We’ve come full circle, boys and girls.
In less than a week, the city walks its eleventh ever Pride March – which means, the city’s (and the country’s) gay, lesbian, bisexual and transgender brethren will take to the streets to walk for freedom, for love, and for everything in between.
This year is a monumental one as it marks the city’s first ever Pride March after the Supreme Court’s decision to read down parts of Section 377, thus making same-sex relationships legal (and the world a happy place again)!
Which is why, to honour the day and prove how important the cause is, I asked 37 queer folks what #Pride means to them in this (ever-so-slightly) progressive world. Our relationships may be legal on this bright(er) day, but we still have miles to go before we get the rights we deserve: workplace equality, the right to marry, anti-discrimination laws. The list goes on, but the questions don’t.
I asked, and the answers poured in from everywhere. Here’s what they all had to say:
Finally being and cherishing who I am and not giving a damn about what the neighborhood aunties will think.
Not having to assure people that you like ‘girls and boys’.
—Harikesh, legal consultant
Being able to express myself the way I really want to. As the best (and truest) version of myself.
Stop trying to obsessively define queerness. Be inclusive. Be loving. Be kind. Be cool.
In fact, it shouldn’t need a definition. I don’t need to explain what, why or who. Straight people don’t come out or give explanations, so why should we?
Self-acceptance. As a biromantic homosexual, it took me 17 years to accept who I really am.
Not making a conscious effort to hide my sexuality.
Feeling brave enough to wear makeup and heels as a cis man.
—Harshvir, daytime diva
Pride means, to be you.
Not feeling guilty for loving or wanting what your heart truly desires.
—Tanvi, team leader
As a bisexual woman, I want reactions to be ‘OMG tell us about her!’ instead of ‘Oh, so are you gay now?’
—Diya, Netflix addict
Being as proud of your crush as your straight friends are of their’s.
—Ronak, marketing intern
The strength to come out to my parents.
—Soham, not disclosed
Being able to take all the negativity that has been thrown my way, and make it my personal strength.
—Arjun, MBA student
Companies capitalising on a social movement.
—Alankrita, HR professional
It’s plain, pure joy. The joy of homonormalisation!
Professing my love without the fear of trolling.
People not saying things like ‘I’m okay with queers as long as they are not affectionate in public.’
—Hiranmayi, Tumblr connoisseur
It’s all about being someone you’re proud to be and not ashamed to accept.
—Anukul, management trainee
A sense of knowing and appreciating who you really are.

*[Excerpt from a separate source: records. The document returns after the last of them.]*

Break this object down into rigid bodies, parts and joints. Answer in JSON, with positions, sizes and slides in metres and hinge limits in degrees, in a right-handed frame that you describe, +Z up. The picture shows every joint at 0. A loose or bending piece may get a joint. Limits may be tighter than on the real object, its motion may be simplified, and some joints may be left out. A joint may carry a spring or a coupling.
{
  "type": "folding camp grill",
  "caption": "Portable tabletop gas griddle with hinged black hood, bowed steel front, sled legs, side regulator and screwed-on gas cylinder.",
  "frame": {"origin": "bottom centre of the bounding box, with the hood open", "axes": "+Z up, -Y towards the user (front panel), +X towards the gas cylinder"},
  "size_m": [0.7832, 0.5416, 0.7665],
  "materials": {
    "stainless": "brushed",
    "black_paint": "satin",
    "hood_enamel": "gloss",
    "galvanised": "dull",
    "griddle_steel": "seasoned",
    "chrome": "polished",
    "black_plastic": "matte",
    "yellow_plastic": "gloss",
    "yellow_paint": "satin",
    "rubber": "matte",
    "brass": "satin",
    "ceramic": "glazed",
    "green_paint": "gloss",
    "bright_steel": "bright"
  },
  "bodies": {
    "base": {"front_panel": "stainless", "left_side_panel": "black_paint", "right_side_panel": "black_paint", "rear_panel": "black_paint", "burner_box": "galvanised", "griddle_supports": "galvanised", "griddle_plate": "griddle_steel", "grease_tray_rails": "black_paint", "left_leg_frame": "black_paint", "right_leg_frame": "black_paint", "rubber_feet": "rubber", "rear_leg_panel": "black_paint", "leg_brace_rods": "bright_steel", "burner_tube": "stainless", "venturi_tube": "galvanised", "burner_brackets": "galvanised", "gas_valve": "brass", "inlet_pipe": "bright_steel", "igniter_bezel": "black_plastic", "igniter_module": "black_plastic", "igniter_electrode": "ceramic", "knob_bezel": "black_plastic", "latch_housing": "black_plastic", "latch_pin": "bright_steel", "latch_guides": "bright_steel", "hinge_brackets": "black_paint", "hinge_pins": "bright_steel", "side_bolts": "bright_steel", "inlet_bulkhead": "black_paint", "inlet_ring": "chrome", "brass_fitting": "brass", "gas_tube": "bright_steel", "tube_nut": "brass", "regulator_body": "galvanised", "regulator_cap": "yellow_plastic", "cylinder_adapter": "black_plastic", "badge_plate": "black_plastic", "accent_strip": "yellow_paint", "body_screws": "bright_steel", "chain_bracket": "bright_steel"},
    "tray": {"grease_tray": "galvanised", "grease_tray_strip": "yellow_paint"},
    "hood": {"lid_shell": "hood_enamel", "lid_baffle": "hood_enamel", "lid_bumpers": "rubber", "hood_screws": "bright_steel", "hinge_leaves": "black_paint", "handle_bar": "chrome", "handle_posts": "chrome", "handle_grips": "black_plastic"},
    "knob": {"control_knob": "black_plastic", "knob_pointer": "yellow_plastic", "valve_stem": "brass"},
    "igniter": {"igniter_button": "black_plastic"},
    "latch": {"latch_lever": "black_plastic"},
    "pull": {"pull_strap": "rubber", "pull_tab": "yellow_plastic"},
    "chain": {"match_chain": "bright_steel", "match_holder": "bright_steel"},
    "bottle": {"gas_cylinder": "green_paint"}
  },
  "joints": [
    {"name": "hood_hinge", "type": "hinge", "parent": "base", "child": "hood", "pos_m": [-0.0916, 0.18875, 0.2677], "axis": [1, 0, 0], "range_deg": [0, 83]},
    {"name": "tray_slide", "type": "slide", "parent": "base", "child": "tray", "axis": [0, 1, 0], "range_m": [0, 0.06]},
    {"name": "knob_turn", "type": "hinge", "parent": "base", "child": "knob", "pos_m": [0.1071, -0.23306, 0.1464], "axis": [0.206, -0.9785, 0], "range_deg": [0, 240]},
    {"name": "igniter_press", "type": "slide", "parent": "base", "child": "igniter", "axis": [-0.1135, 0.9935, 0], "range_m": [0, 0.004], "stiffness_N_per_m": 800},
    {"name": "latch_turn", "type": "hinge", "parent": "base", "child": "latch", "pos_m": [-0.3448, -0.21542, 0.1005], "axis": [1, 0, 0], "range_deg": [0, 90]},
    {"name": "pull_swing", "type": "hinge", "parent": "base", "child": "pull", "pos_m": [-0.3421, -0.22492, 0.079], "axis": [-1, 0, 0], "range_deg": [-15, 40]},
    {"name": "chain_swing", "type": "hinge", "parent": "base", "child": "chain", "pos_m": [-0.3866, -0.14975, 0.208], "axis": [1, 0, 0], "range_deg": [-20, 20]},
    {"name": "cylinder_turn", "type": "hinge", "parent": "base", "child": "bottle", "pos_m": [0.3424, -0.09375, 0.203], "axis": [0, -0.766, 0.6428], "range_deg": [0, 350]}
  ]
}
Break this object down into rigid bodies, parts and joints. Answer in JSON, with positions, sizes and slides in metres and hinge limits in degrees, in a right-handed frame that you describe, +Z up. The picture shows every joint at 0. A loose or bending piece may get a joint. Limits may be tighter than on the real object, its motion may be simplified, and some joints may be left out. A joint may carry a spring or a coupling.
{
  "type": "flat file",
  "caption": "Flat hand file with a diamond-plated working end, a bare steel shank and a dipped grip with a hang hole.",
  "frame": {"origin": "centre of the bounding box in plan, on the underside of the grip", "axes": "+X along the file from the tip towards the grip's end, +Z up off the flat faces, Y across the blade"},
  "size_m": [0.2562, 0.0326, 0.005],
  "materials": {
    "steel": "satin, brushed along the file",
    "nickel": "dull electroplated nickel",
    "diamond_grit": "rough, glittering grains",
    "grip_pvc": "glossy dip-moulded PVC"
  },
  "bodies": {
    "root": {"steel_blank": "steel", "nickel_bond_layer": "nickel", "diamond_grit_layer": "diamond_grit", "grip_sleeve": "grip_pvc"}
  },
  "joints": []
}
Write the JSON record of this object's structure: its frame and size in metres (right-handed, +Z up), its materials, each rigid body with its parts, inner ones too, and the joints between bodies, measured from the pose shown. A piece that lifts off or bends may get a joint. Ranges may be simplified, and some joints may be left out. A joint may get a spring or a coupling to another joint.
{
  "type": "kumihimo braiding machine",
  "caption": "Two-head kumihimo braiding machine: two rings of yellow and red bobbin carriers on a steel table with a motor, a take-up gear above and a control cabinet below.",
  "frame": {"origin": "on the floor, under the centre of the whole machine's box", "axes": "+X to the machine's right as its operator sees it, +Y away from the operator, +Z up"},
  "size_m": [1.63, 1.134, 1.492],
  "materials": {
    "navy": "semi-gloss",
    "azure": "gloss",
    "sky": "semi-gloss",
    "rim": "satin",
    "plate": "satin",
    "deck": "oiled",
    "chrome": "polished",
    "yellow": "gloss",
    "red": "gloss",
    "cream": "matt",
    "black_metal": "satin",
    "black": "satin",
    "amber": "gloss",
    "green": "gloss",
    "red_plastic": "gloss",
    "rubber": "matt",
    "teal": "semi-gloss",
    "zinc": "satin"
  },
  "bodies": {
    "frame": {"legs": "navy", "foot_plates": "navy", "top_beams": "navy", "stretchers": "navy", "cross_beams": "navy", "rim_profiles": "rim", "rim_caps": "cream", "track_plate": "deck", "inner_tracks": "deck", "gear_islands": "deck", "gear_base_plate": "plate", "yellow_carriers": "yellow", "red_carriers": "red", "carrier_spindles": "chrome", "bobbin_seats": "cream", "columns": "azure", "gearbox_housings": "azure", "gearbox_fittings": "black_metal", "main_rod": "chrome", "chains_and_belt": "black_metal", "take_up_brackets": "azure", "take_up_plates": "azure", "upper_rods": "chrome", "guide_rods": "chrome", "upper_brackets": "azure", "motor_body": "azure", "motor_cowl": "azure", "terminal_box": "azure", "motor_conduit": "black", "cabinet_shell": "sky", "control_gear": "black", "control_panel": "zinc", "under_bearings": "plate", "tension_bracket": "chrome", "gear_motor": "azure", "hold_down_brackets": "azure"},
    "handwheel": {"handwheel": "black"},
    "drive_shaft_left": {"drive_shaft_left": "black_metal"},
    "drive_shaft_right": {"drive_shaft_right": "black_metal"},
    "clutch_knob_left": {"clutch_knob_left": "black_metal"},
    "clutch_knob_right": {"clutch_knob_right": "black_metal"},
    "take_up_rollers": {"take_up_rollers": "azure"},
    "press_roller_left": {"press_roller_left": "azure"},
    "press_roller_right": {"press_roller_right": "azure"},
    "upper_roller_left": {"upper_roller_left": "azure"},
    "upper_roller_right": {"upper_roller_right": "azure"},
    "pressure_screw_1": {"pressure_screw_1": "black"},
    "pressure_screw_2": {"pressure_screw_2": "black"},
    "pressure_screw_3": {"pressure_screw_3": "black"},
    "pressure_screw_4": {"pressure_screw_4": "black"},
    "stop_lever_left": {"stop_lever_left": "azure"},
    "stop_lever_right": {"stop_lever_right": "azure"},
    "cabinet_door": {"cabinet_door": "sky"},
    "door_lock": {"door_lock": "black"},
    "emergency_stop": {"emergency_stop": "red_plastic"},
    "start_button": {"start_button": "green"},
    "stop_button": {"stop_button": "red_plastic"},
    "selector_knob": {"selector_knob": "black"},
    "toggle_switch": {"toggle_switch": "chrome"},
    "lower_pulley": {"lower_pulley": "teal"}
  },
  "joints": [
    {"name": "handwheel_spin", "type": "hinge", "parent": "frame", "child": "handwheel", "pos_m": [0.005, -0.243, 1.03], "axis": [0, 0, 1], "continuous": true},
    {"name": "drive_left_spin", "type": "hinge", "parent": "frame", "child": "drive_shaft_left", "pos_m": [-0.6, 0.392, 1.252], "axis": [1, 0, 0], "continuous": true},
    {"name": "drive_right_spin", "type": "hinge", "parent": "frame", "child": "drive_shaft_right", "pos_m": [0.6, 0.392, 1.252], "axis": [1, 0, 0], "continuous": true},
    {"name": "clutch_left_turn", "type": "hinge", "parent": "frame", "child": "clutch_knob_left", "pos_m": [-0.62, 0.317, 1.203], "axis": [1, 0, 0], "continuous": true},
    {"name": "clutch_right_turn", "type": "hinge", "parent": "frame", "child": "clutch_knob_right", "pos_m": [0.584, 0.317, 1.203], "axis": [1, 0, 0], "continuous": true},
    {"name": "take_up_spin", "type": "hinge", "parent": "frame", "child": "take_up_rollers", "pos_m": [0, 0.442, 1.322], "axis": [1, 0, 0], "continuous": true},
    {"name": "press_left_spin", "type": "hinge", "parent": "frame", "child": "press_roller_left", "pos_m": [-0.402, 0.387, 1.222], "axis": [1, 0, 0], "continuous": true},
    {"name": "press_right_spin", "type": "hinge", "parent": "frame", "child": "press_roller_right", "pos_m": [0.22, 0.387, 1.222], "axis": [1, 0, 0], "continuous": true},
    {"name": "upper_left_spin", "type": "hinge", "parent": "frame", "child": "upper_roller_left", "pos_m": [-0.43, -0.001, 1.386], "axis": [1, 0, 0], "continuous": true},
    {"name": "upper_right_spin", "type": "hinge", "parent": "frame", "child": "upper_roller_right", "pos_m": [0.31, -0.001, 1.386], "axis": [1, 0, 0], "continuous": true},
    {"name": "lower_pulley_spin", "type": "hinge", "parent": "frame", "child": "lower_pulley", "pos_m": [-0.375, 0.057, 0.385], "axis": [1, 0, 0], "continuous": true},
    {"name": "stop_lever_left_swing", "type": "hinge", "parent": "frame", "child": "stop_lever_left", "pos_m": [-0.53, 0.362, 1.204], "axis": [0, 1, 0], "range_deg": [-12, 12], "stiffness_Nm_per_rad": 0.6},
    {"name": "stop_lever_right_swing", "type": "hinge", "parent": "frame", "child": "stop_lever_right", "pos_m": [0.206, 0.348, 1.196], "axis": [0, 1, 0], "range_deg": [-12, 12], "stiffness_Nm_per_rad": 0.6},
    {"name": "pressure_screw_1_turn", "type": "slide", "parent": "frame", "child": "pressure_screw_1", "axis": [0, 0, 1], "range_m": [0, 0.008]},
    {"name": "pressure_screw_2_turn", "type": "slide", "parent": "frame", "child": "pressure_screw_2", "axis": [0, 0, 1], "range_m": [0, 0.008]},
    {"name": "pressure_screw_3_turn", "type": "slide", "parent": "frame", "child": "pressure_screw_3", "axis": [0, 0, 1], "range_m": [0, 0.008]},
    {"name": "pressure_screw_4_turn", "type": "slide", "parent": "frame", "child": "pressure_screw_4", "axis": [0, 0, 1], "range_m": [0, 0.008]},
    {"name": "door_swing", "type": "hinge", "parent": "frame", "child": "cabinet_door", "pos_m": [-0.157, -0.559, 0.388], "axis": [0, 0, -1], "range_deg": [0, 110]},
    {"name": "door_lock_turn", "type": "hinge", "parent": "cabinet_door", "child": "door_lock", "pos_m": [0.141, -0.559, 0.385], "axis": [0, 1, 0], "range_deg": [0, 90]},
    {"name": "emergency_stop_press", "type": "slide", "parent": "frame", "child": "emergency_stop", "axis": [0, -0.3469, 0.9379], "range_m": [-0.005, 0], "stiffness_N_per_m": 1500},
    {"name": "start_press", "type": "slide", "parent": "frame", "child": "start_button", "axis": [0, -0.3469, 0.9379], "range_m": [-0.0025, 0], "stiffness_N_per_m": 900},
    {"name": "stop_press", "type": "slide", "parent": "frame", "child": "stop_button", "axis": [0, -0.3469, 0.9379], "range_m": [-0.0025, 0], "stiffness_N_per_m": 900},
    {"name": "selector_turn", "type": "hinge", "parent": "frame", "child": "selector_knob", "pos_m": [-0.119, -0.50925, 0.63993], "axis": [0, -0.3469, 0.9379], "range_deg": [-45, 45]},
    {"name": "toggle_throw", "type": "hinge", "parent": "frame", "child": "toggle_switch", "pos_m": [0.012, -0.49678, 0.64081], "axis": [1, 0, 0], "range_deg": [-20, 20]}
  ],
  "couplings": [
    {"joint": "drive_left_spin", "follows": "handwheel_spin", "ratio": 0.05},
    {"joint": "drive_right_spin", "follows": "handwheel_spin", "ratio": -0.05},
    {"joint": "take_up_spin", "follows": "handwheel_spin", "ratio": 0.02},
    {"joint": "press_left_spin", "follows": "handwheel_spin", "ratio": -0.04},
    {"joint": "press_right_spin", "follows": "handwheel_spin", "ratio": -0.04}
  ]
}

Finding love and the strength to finally come out to my parents.
Educating others about the LGBTQIA+ community and not feeling uncomfortable because of it.
—Prajwal, fashion student
The right to just be. To be treated without prejudice or discrimination, just as an equal.
—Chittajit, science enthusiast
A colourful world.
—Eklavya, college student
Focusing on the rights and freedom of the lesser-known members of the queer spectrum.
—Rakesh, chemical engineer
Pride still means the same, pre or post Section 377: Be yourself unapologetically.
The granting of civil liberties and marriage rights.
—Kavita, panel moderator
Finally owning that runway walk I pretend to do on the streets — fierce and liberated.
Developing positive self-statements.
Greater responsibility to ensure some real change happens in the society.
—Indrajeet, queer rights activist
Loving myself first.
To be more positive towards my sexual orientation and fellow 250 million queer folks around the world.
—Rashi, chartered accountant
Breaking stereotypes, and making straight people realise the different shades of the queer spectrum.